続いてPermissionの設定。ここでは「Repository permissions」で以下の設定を行います。
- Contents (Read and write)
- Metadata (Read-only)
各種permissionが縦にズラリと並んでいるので探しづらいですが、ContentsをRead and writeにするとMetadataは自動的にRead-onlyに切り替わります。 permissionの設定内容は、画面下部にあるOverviewを見ると確認しやすいです。
各種設定が終わったら画面の最下部にある[Generate Token]をクリックするとPersonal access tokensが生成されます。画面にも注意書きが出ていますが、生成されたアクセストークンはここで必ずメモしておきます。
トークンが発行されたら、次はPostmanでIntegrationの設定を行います。
2. Postmanの設定
2-1. Integrationの設定
PostmanのHomeタブを開き、Integrationsをクリックします。
何もIntegrationsが設定されていない場合は「No integrations yet」と表示されるので、[Browse All Integrations]をクリックします。
Browse Integrations画面で「GitHub」を検索してクリックします。
GitHub Integrationsのページから「Backup a collection」の[Add Integration]をクリックします。
2-2. Teamを作成する
すると、「このIntegrationsをセットアップするにはTeamを作りましょう」と言われました。
どうやら、GitHub Integrationsに限らずサードパーティーのソリューションと統合する場合はTeamを作成しておく必要があるとのこと。
おとなしく指示に従ってTeamを作成します。(すでにTeamが作成されている場合は2-3に進みます。)
今回はこのタイミングでバックアップ対象になるCollectionをTeam Workspaceに移動させていますが、Personal WorkspaceのCollectionもバックアップ対象にすることはできます。ここでは、あくまでPostmanのIntegration機能を利用するためにTeamを作成しています。
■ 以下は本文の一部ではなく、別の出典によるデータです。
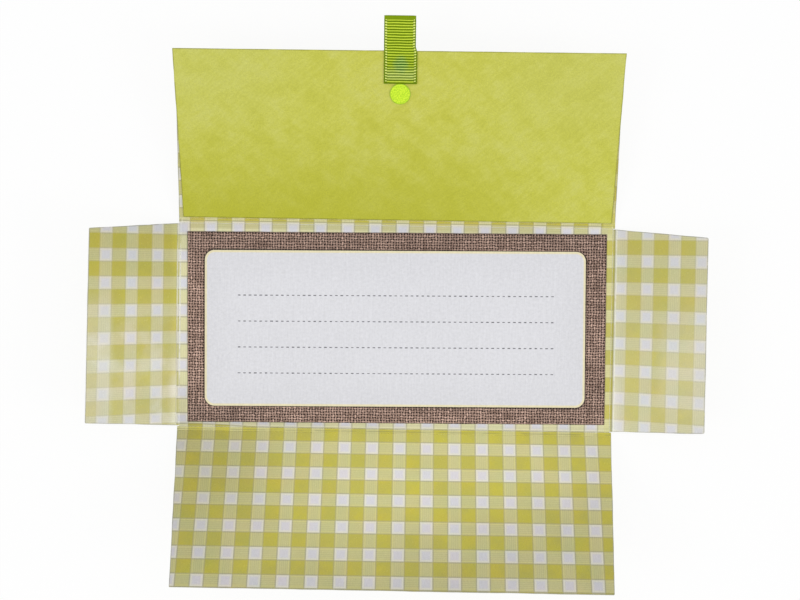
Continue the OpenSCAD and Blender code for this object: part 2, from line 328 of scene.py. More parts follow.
def limePaper(name):
    board = newFinish(name, 0.6, 0.35)
    place, u, v, _ = board.place()
    hue = tints(lime["hues"])
    streak, brush, blotch = (board.grain(board.stretched(place, lime["tilt"] + turn, scale), 1.0, detail, rough)
                             for turn, scale, detail, rough in (lime[k] for k in ("streak", "brush", "blotch")))
    suede = board.grain(place, 1.3, 3.0, 0.7)
    axes = {"u": u, "v": v, "aside": abs(u - lime["centre"]), "ragged": v + 30 * (blotch - 0.5)}
    tone = board.grain(place, 0.028) * 0.25 + blotch * 0.42 + streak * 0.21 + brush * 0.12
    pale = board.smooth(tone + 0.12 * (brush - 0.5), 0.46, 0.66)
    colour = layers(board, hue["deep"], hue, (board.smooth(tone, 0.37, 0.53), "base"), (pale, "pale"),
                    (board.patches(axes, lime["corner"]), "corner"), (board.patches(axes, lime["drift"]), "low"))
    shade = 1 + 0.34 * (suede - 0.5) + 0.12 * (brush - 0.5) + board.flutter(place, 2.6, 2.0, 0.20)
    # painted shade along the liner's cut edge
    shade = shade - 0.42 * board.worn(place, (0.50, 0.12), 0.12, (0.30, 0.5))
    return finished(board, shaded(board, colour, shade), suede + brush + board.grain(place, 6.0, 2.0), 0.30,
                    rough=0.55 + 0.15 * blotch)


def duo(board, grain, colour, dim):  # a colour and its dimmer self, by a grain
    return board.mix(board.smooth(grain, 0.3, 0.7), tint(*(c * dim for c in colour)), tint(*colour))


def paperCore(name, colour):  # the bare cut edge of a sheet
    board = newFinish(name, 0.85, 0.2)
    where = board.node("ShaderNodeTexCoord", out="Object")
    layer = board.grain(board.node("ShaderNodeMapping", {"Vector": where, "Scale": (1, 1, 9)}), 900.0, 3.0)
    return finished(board, duo(board, layer, colour, 0.93), layer, 0.5)


label = {
    "half": (73.4, 30.1), "paintHalf": (73.35, 30.0), "corner": 3.7, "keyWide": 0.75, "keySoft": 0.12,
    "paper": (229, 229, 234), "key": (244, 234, 196), "centre": (-0.22, -0.47), "turn": 0.53,
    "grains": ((0.035, 1.0, 0.04), (2.6, 1.0, 0.10)),
}
burlap = {
    "pitch": 1.06, "pull": 1.0, "gap": (0.17, 0.36), "labelAt": (-0.2, -0.5),
    "drawn": ((0.95, 0.13, 1), (0.13, 0.95, 1)), "grains": ((2.2, 2.0, 0.30), (0.11, 1.0, 0.16)),
    "hues": {"light": (242, 205, 187), "mid": (182, 151, 134), "low": (98, 74, 63), "hole": (12, 6, 3)},
    # painted shade: darker towards the upper edge, the right end and the lower left corner
    "shadePatches": ((0.17, ("y", 20.0, 34.0)), (0.08, ("x", 40.0, 78.0)), (0.20, ("y", -28.0, -33.0), ("x", -36.0, -58.0))),
}


def pastCorner(x, y):  # how far out from the label's corner arcs and its sides
    outX, outY = (abs(at) - (half - label["corner"]) for at, half in zip((x, y), label["paintHalf"]))
    return (outX.most(0.0) ** 2 + outY.most(0.0) ** 2) ** 0.5, outX.most(outY)


def burlapPrint(name):
    board = newFinish(name, 0.62, 0.3)
    place, x, y, _ = board.place()
    hue = tints(burlap["hues"])
    pull = board.node("ShaderNodeTexNoise", {"Vector": place, "Scale": 0.42, "Detail": 2.0}, out=1)
    pulls = board.node("ShaderNodeSeparateColor", {0: pull})
    warpAt, weftAt = ((at + burlap["pull"] * (shift - 0.5)) / burlap["pitch"]
                      for at, shift in ((x, pulls), (y, pulls.out(1))))
    warpGap, weftGap = (board.smooth(abs(at.part() - 0.5), *burlap["gap"]) for at in (warpAt, weftAt))
    hole = warpGap * weftGap * (0.74 + 0.64 * board.spots(place, 0.85, 2.0, 0.25, 0.55))
    # each thread has its own tone, drawn out along its length
    warpTone, weftTone = (board.grain(board.stretched(place, 0, scale), 1.0, 2.0, 0.6) for scale in burlap["drawn"])
    over = board.smooth((warpAt * math.pi).sine() * (weftAt * math.pi).sine(), -0.25, 0.25)
    tone = board.smooth(warpTone * over + weftTone * (1 - over), 0.22, 0.78)
    sunk = (warpGap * over).most(weftGap * (1 - over))
    colour = layers(board, hue["low"], hue, (tone, "light"), (0.25, "mid"), (sunk * 0.95, "low"),
                    (hole.least(1.0), "hole"))
    shade = 1 + board.flutters(place, burlap["grains"])
    # painted shade from these patches and along the mat's cut edge
    shade = shade - board.patches({"x": x, "y": y}, burlap["shadePatches"]) - 0.5 * board.smooth(board.edge(), 0.45, 0.15)
    # painted shadow close under the label
    reach, _ = pastCorner(x - burlap["labelAt"][0], y - burlap["labelAt"][1])
    shade = shade - 0.55 * board.smooth(reach - label["corner"], 0.85, 0.45)
    return finished(board, shaded(board, colour, shade), 1 - hole - 0.4 * sunk, 0.35, 0.00004,
                    0.6 + 0.3 * hole.least(1.0))


def labelPaper(name):
    board = newFinish(name, 0.55, 0.4)
    place, x, y, _ = board.place()
    reach, beyond = pastCorner(x, y)
    inside = label["corner"] - reach - beyond.least(0.0)  # distance in from the label's edge
    wide, soft = label["keyWide"], label["keySoft"]
    key = board.smooth(inside + board.flutter(place, 0.3, 2.0, 0.12), wide + soft, wide - soft)
    felt = board.grain(place, 0.9, 4.0, 0.6)
    shade = 0.985 + board.flutter(board.stretched(place, 0, (1.6, 0.12, 1)), 1.0, 2.0, 0.12)
    shade = shade + 0.26 * (felt - 0.5) - 0.034 * board.smooth(inside, 16.0, 0.0)
    shade = shade + board.flutters(place, label["grains"])
    colour = board.mix(key, tint(*label["paper"]), tint(*label["key"]))
    return finished(board, shaded(board, colour, shade), felt + board.grain(place, 6.0, 2.0), 0.30,
                    rough=0.5 + 0.12 * felt)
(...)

Teamの作成が完了すると、新しく作成されたTeam Workspace画面に遷移しますが、肝心のIntegrationの設定はいっこも進んでませんので、またHomeタブ -> Integrations に戻って手順を再開します。
2-3. 今度こそIntegrationの設定
Homeタブ -> Integrations に戻り、GitHub Integrationsを検索して「Backup a collection」の[Add Integration]をクリックすると、Add Integration画面が開いてPersonal access tokenを要求されます。 1-3の手順で生成したPersonal access tokenを貼り付けて、[Authenticate and Proceed]をクリックします。
トークンによる認証が完了すると、Integrationに必要な情報を設定する画面が表示されます。各項目を以下のように設定しましょう。
- Nickname:Integrationにニックネームをつけましょう。
- Choose workspace:2-2の手順で作成したTeam Workspaceを指定します。
- Choose Collection:Workspace内にあるバックアップしたいCollectionを選択します。
- Choose Repository:1-1の手順で作成したGitHubのリポジトリを選択します。
- Enter Directory:GitHubのリポジトリに作成されるディレクトリの名前を指定します。デフォルトで「Postman Collections」となっているので、変更する必要がなければそのままで。
- Enter filename:CollectionのバックアップはJSON形式のファイルで行われるため、そのファイル名を指定します。拡張子は不要。拡張子をつけて設定したら「~.json.json」というファイルができてました。
- Choose Branch:Collectionがプッシュされるブランチを指定します。デフォルトで「main」になっていますので、そのままで良いと思います。
すべての項目を設定したら、[Add Integration]をクリックします。
バックアップ結果を確認
Integrationの設定が完了すると、まず最初のバックアップがGitHubのリポジトリにアップロードされます。
その後はPostmanが定期的にCollectionをチェックし、変更を検出するとJSONファイルをエクスポートしてリポジトリにコミットします。 Collectionの中にあるリクエストを追加したり変更したりしてみたところ、だいたい5~6分間隔でチェックしているようです。(PostmanのHomeタブ -> Integrationsから、対象のIntegrationを開くと実行ログが確認できます。)
ちょっとした注意点
「Backup a collection」という名前からわかる通り、このIntegrationで行うことができるのはバックアップだけです。 Collectionを変更前の状態に戻したり、新しい環境に展開したりする場合は、バックアップされたJSONファイルをダウンロードし、手動でWorkspaceにインポートする必要があります。
また、バックアップできるのはCollectionだけで、Environmentはバックアップされません。 Environmentにはシークレット情報が記述されることも多いので「まぁ、自動でバックアップされても困るよね」と納得はできますが、どんな環境変数が定義されているかわからないとCollectionのリクエストが動かせないので、これについてはEnvironmentを手動でエクスポートし、設定値を削除した上でテンプレートとして同じリポジトリで管理しておけば良いと思います。
以上で今回のブログはおしまいです。最後までお読みいただきありがとうございました。